Baca juga: Kebijakan IRA Berpotensi Hambat Pengembangan Kendaraan Listrik Indonesia
Peneliti di Center for Indonesian Policy Studies, Krisna Gupta, mengingatkan, penambangan yang tidak ramah lingkungan membuat produk turunan nikel Indonesia sulit menembus pasar global. Meski demikian, pembeli dinilai tetap akan melirik nikel karena kebutuhannya terus meningkat, khususnya dari negara investor utama, China.
Tidak hanya itu, nikel Indonesia juga terancam posisinya dalam percaturan global karena semakin masifnya penelitian teknologi baterai lithium ferro phosphate (LFP), akibat sulitnya mengakses nikel milik Indonesia. Baterai ini disebut tidak membutuhkan nikel sebagai bahan bakunya.

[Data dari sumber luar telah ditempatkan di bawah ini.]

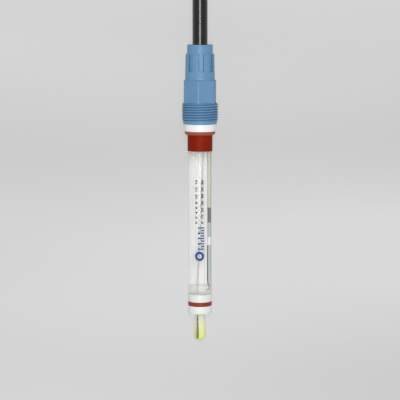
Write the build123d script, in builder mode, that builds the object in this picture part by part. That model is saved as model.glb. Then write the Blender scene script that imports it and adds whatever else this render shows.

Mendiang Romo Herry Priyono, dosen STF Driyarkara jebolan London School of Economics, pernah menulis, ekonomi pertama-tama haruslah berbicara mengenai kesejahteraan orang miskin dan hampir miskin, bukan soal pasar. Ekonomi perlu diarahkan kepada hal yang menuju pada perbaikan kualitas hidup. ”Terdengar naif memang, tetapi lebih baik terkesan naif daripada kehilangan inti masalah,” tulisnya.
Catatan tersebut kiranya dapat menjadi salah satu refleksi penting bagi Maluku Utara yang menginjak usia 24 tahun pada 12 Oktober 2023.